::: INFORMATION SHOWN
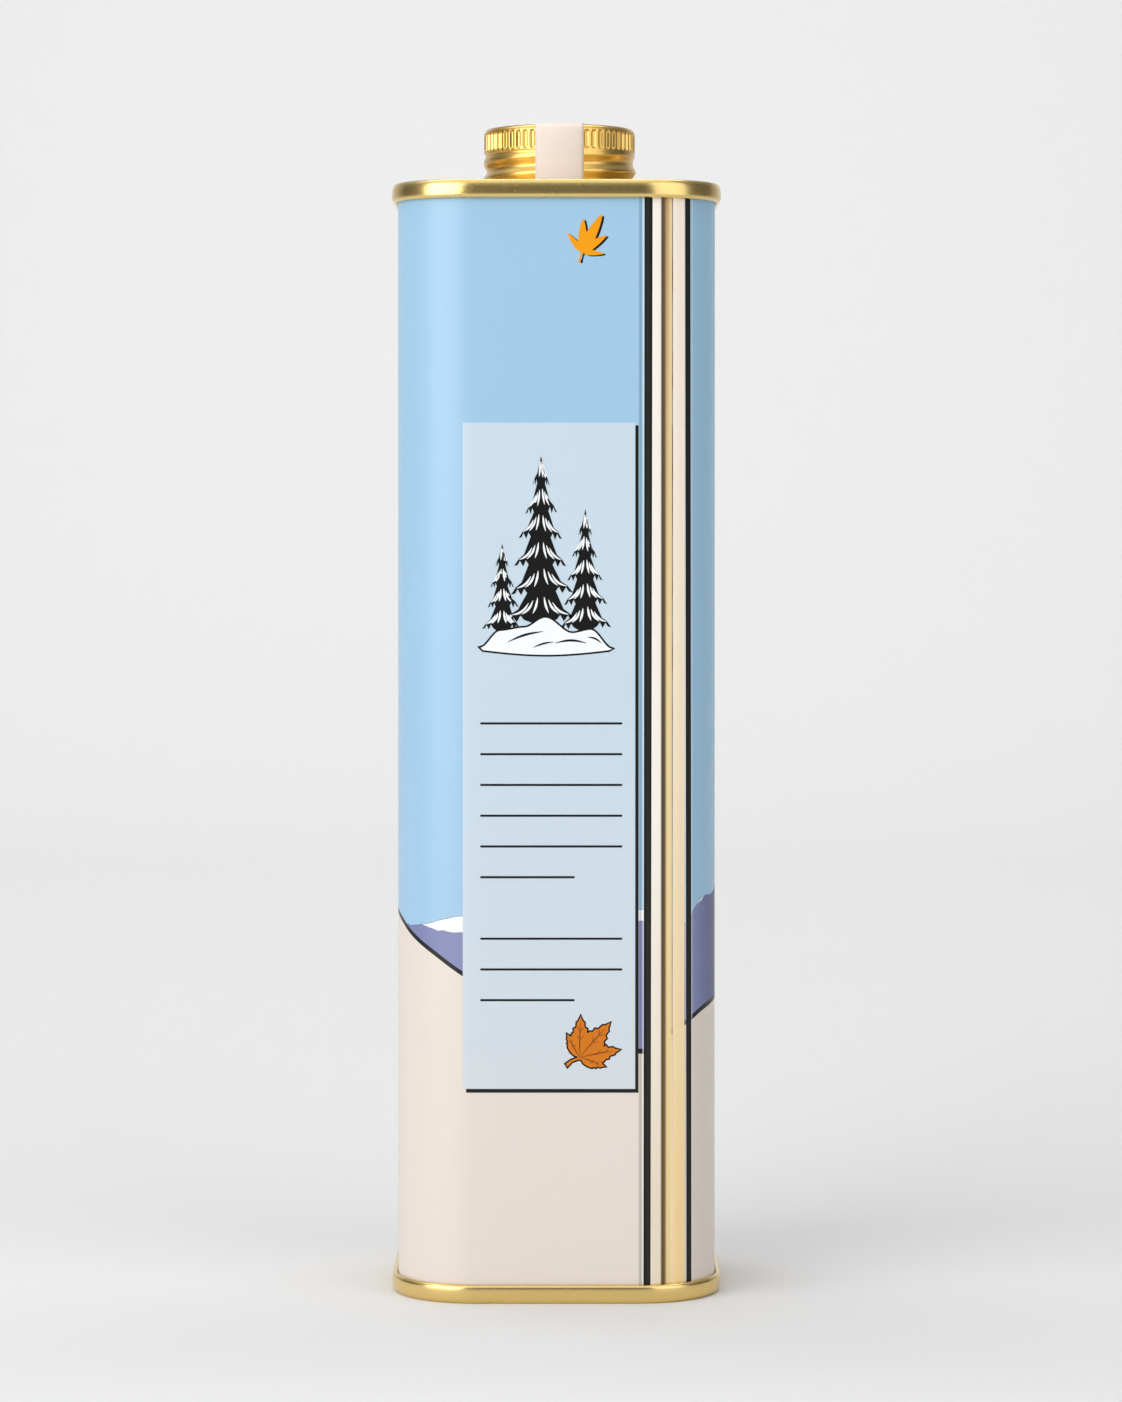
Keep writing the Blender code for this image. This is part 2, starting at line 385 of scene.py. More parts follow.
def thread_wave(angle, z):
    """How far the rolled thread stands out at this place; it is deepest near the cap's open end."""
    wave = math.cos(2 * math.pi * ((z - CREST) / PITCH - angle / (2 * math.pi)))
    height = WAVE_UPPER + WAVE_MORE * min(1.0, max(0.0, (WAVE_TOP - z) / WAVE_GROWS))
    upper = min(1.0, max(0.0, (FLUTE_LOW - 0.1 - z) / 0.6))
    lower = min(1.0, max(0.0, (z - CAP_BOTTOM) / 0.8))
    return (height * wave - WAVE_MEAN) * upper * lower


def cap_wall_profile():
    profile = [(r, CAP_TOP - 0.25) for r in (0.02, 4.0, 8.0, 11.2)]
    profile += [(11.9, CAP_TOP - 0.2), (12.3, CAP_TOP - 0.05), (12.6, CAP_TOP)]
    profile += reversed(arc((CAP_RADIUS - SHOULDER, CAP_TOP - SHOULDER), SHOULDER, 0, 88, 10))
    wall_top = CAP_TOP - SHOULDER
    wall = CAP_BOTTOM - wall_top
    profile += [(CAP_RADIUS, wall_top + wall * row / WALL_ROWS) for row in range(1, WALL_ROWS + 1)]
    profile += [(CAP_RADIUS - 0.15, CAP_BOTTOM - 0.12), (CAP_RADIUS - 0.5, CAP_BOTTOM - 0.15)]
    profile += [(CAP_RADIUS - 0.8, CAP_BOTTOM + 0.1), (CAP_RADIUS - 0.9, CAP_BOTTOM + 0.6)]
    return profile


def cap_relief(radius, angle, z):
    if radius < CAP_RADIUS - 0.2:
        return 0.0
    return thread_wave(angle, z) - flute_dent(angle, z)


def build_cap():
    rings = turned(cap_wall_profile(), FLUTES * COLUMNS_PER_FLUTE, cap_relief)
    rings = [list(reversed(ring)) for ring in rings]
    piece = make_piece("rolled_cap", *skin(rings), "cap_gold", 50)
    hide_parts("screw_cap")
    print("cap:", len(piece.data.polygons), "faces")
    return piece


cap = build_cap()

# %% [markdown]
# ## The paper seal
# A strip of thin paper is glued over the cap and down to the lid, front and back. Paper bends one way
# only, so it follows the cap's round wall across and its path along. It is a grid pushed onto that path,
# with a few faint creases, and Solidify gives it the thickness of paper.

# %% Seal
SEAL_WIDTH = (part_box("seal_strip")[1][0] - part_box("seal_strip")[0][0]) / MM
PAPER = 0.14
SIDE_GAP, SIDE_LEAN, TOP_GAP = 0.40, 0.22, 0.16  # the paper's middle to the cap's wall and top
CREASE = 0.05
SEAL_COLUMNS = 14
LID_FLOOR = TIN_TOP - PANEL_DROP


def seal_path():
    """(radius, height, part) from the front foot over the cap's top; part is 0 at the lid, 1 on top."""
    side = CAP_RADIUS + SIDE_GAP
    path = [(side + 0.7 + 3.6 * (1 - t), LID_FLOOR + 0.45) for t in (0, 0.25, 0.5, 0.75, 1)]
    path += reversed(arc((side + 0.7, LID_FLOOR + 1.15), 0.7, 180, 262, 6))
    path += [(side - SIDE_LEAN * t, LID_FLOOR + 1.3 + 9.6 * t) for t in (0.05, 0.15, 0.3, 0.45, 0.6, 0.75, 0.9, 1)]
    over = SHOULDER + TOP_GAP
    path += arc((CAP_RADIUS - SHOULDER - 0.04, CAP_TOP - SHOULDER), over, 4, 90, 9)
    path += [(r, CAP_TOP + TOP_GAP) for r in (11.5, 9.5, 7, 4.5, 2)]
    return path


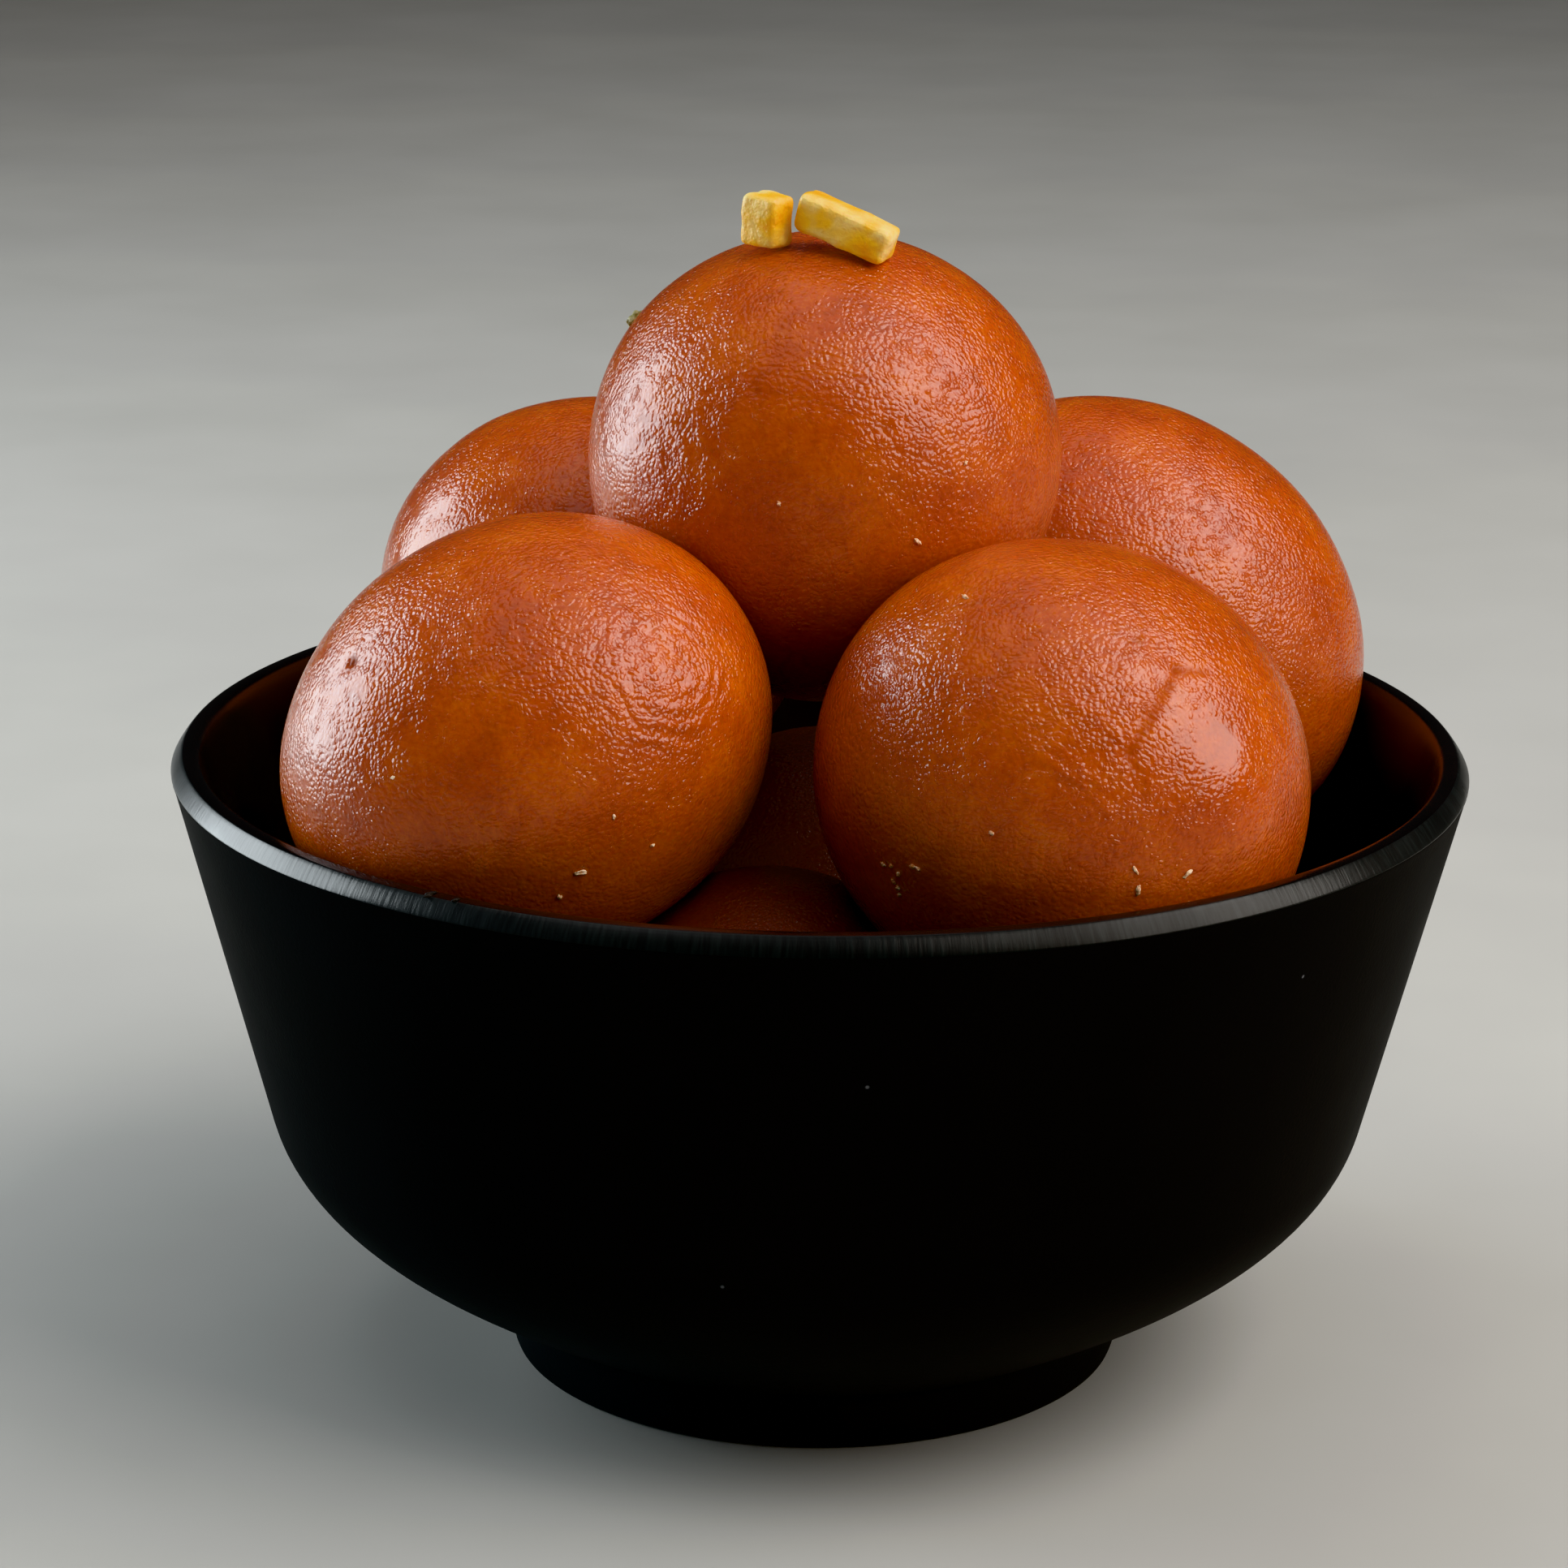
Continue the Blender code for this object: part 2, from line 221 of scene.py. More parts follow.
::::::
### [TASK OBJECTIVE]
Repeat the material above in full, keeping every word.

### [WRITTEN SOLUTION]
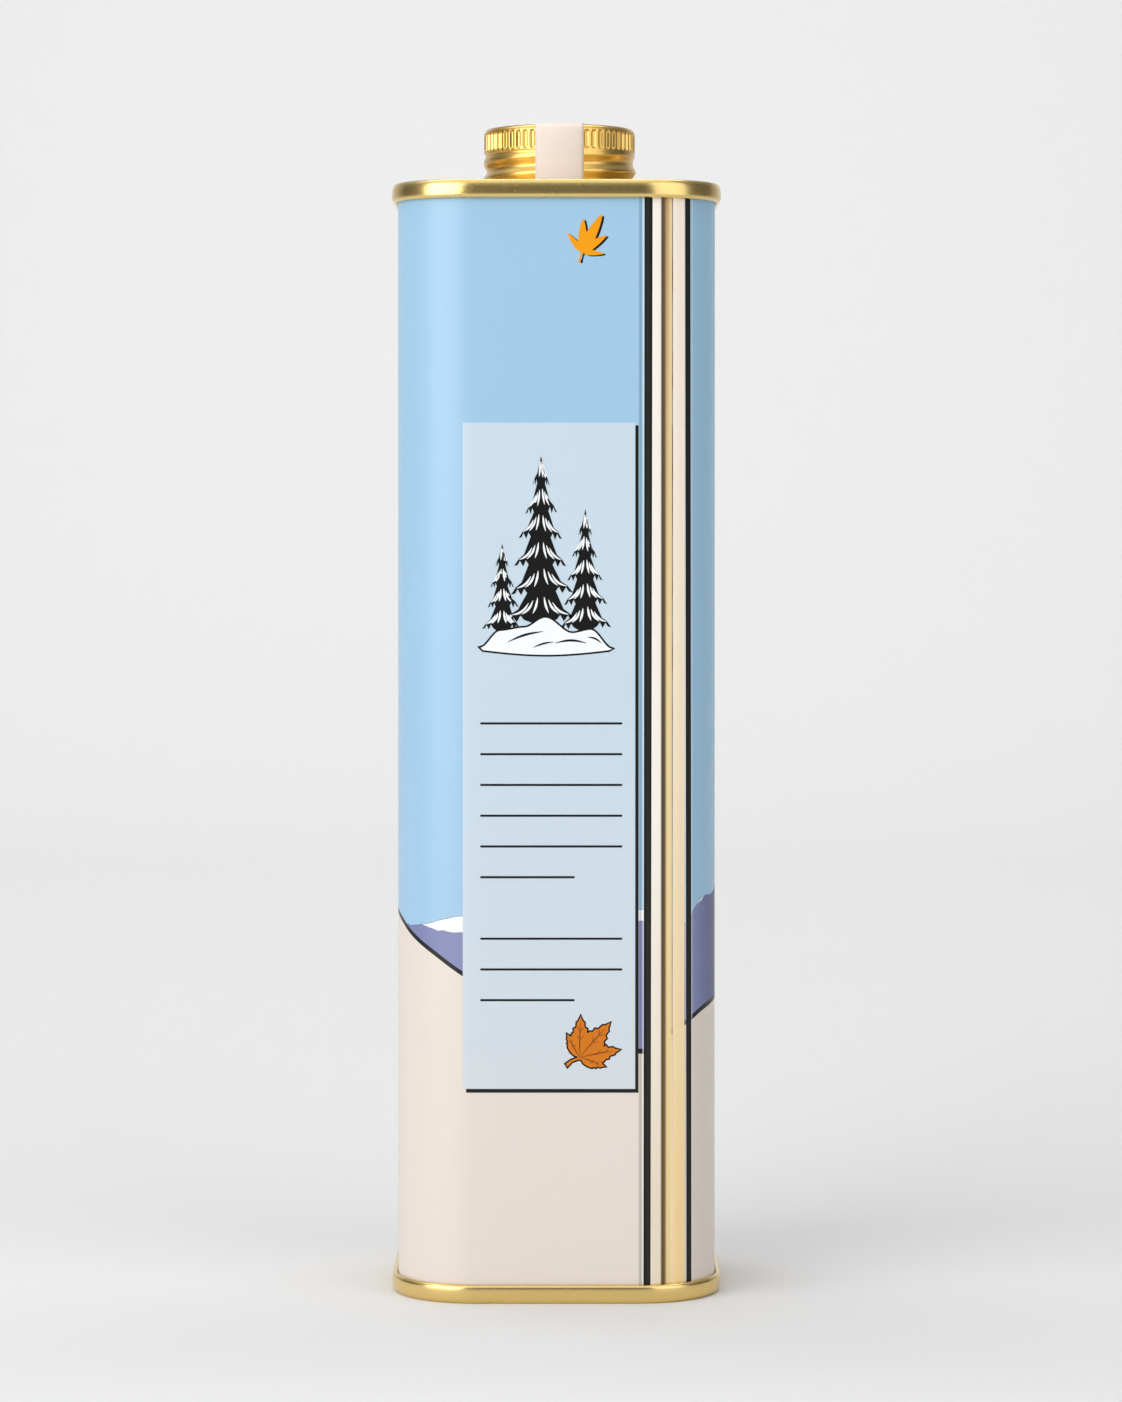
Keep writing the Blender code for this image. This is part 2, starting at line 385 of scene.py. More parts follow.
def thread_wave(angle, z):
    """How far the rolled thread stands out at this place; it is deepest near the cap's open end."""
    wave = math.cos(2 * math.pi * ((z - CREST) / PITCH - angle / (2 * math.pi)))
    height = WAVE_UPPER + WAVE_MORE * min(1.0, max(0.0, (WAVE_TOP - z) / WAVE_GROWS))
    upper = min(1.0, max(0.0, (FLUTE_LOW - 0.1 - z) / 0.6))
    lower = min(1.0, max(0.0, (z - CAP_BOTTOM) / 0.8))
    return (height * wave - WAVE_MEAN) * upper * lower


def cap_wall_profile():
    profile = [(r, CAP_TOP - 0.25) for r in (0.02, 4.0, 8.0, 11.2)]
    profile += [(11.9, CAP_TOP - 0.2), (12.3, CAP_TOP - 0.05), (12.6, CAP_TOP)]
    profile += reversed(arc((CAP_RADIUS - SHOULDER, CAP_TOP - SHOULDER), SHOULDER, 0, 88, 10))
    wall_top = CAP_TOP - SHOULDER
    wall = CAP_BOTTOM - wall_top
    profile += [(CAP_RADIUS, wall_top + wall * row / WALL_ROWS) for row in range(1, WALL_ROWS + 1)]
    profile += [(CAP_RADIUS - 0.15, CAP_BOTTOM - 0.12), (CAP_RADIUS - 0.5, CAP_BOTTOM - 0.15)]
    profile += [(CAP_RADIUS - 0.8, CAP_BOTTOM + 0.1), (CAP_RADIUS - 0.9, CAP_BOTTOM + 0.6)]
    return profile


def cap_relief(radius, angle, z):
    if radius < CAP_RADIUS - 0.2:
        return 0.0
    return thread_wave(angle, z) - flute_dent(angle, z)


def build_cap():
    rings = turned(cap_wall_profile(), FLUTES * COLUMNS_PER_FLUTE, cap_relief)
    rings = [list(reversed(ring)) for ring in rings]
    piece = make_piece("rolled_cap", *skin(rings), "cap_gold", 50)
    hide_parts("screw_cap")
    print("cap:", len(piece.data.polygons), "faces")
    return piece


cap = build_cap()

# %% [markdown]
# ## The paper seal
# A strip of thin paper is glued over the cap and down to the lid, front and back. Paper bends one way
# only, so it follows the cap's round wall across and its path along. It is a grid pushed onto that path,
# with a few faint creases, and Solidify gives it the thickness of paper.

# %% Seal
SEAL_WIDTH = (part_box("seal_strip")[1][0] - part_box("seal_strip")[0][0]) / MM
PAPER = 0.14
SIDE_GAP, SIDE_LEAN, TOP_GAP = 0.40, 0.22, 0.16  # the paper's middle to the cap's wall and top
CREASE = 0.05
SEAL_COLUMNS = 14
LID_FLOOR = TIN_TOP - PANEL_DROP


def seal_path():
    """(radius, height, part) from the front foot over the cap's top; part is 0 at the lid, 1 on top."""
    side = CAP_RADIUS + SIDE_GAP
    path = [(side + 0.7 + 3.6 * (1 - t), LID_FLOOR + 0.45) for t in (0, 0.25, 0.5, 0.75, 1)]
    path += reversed(arc((side + 0.7, LID_FLOOR + 1.15), 0.7, 180, 262, 6))
    path += [(side - SIDE_LEAN * t, LID_FLOOR + 1.3 + 9.6 * t) for t in (0.05, 0.15, 0.3, 0.45, 0.6, 0.75, 0.9, 1)]
    over = SHOULDER + TOP_GAP
    path += arc((CAP_RADIUS - SHOULDER - 0.04, CAP_TOP - SHOULDER), over, 4, 90, 9)
    path += [(r, CAP_TOP + TOP_GAP) for r in (11.5, 9.5, 7, 4.5, 2)]
    return path


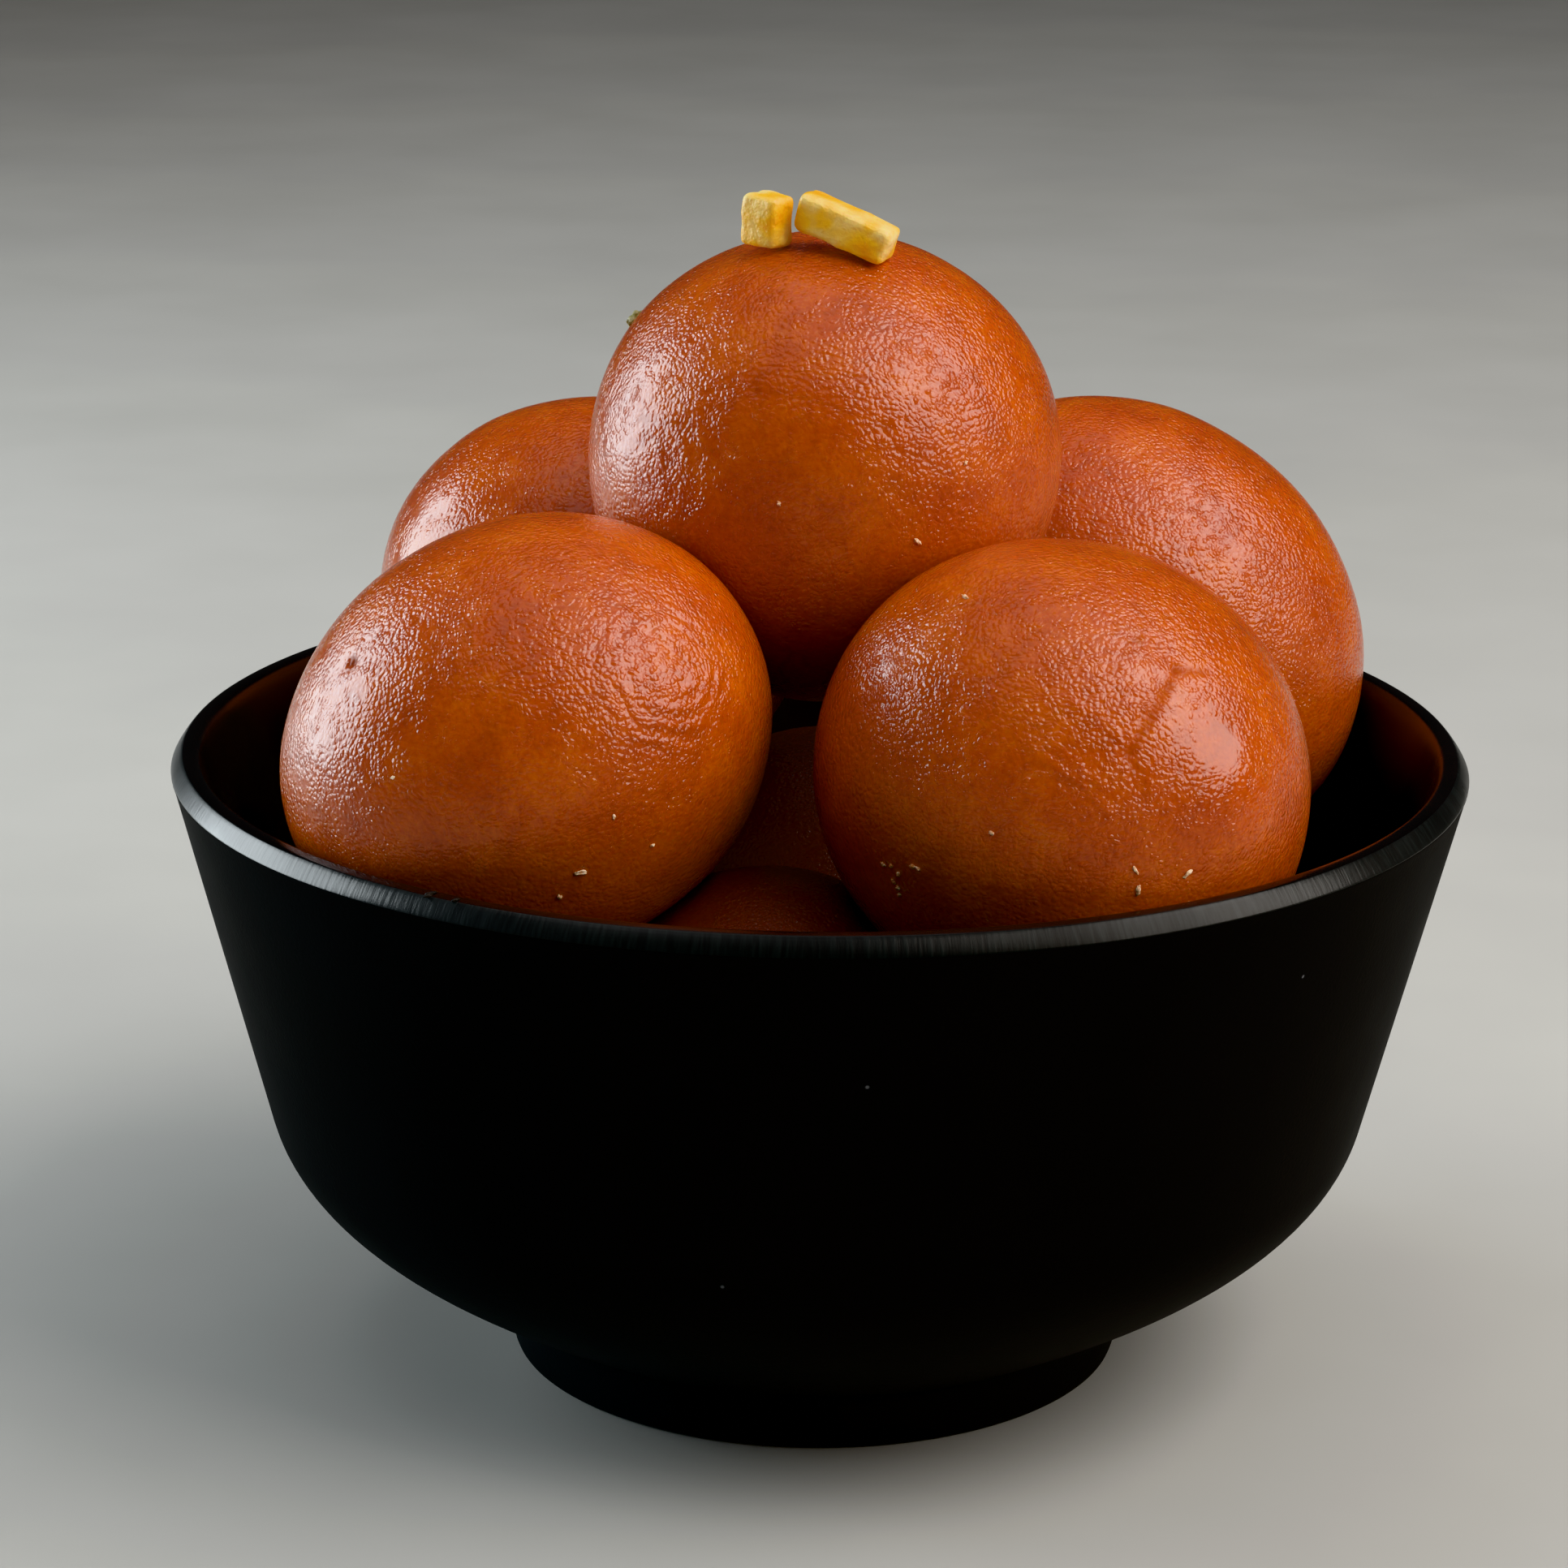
Continue the Blender code for this object: part 2, from line 221 of scene.py. More parts follow.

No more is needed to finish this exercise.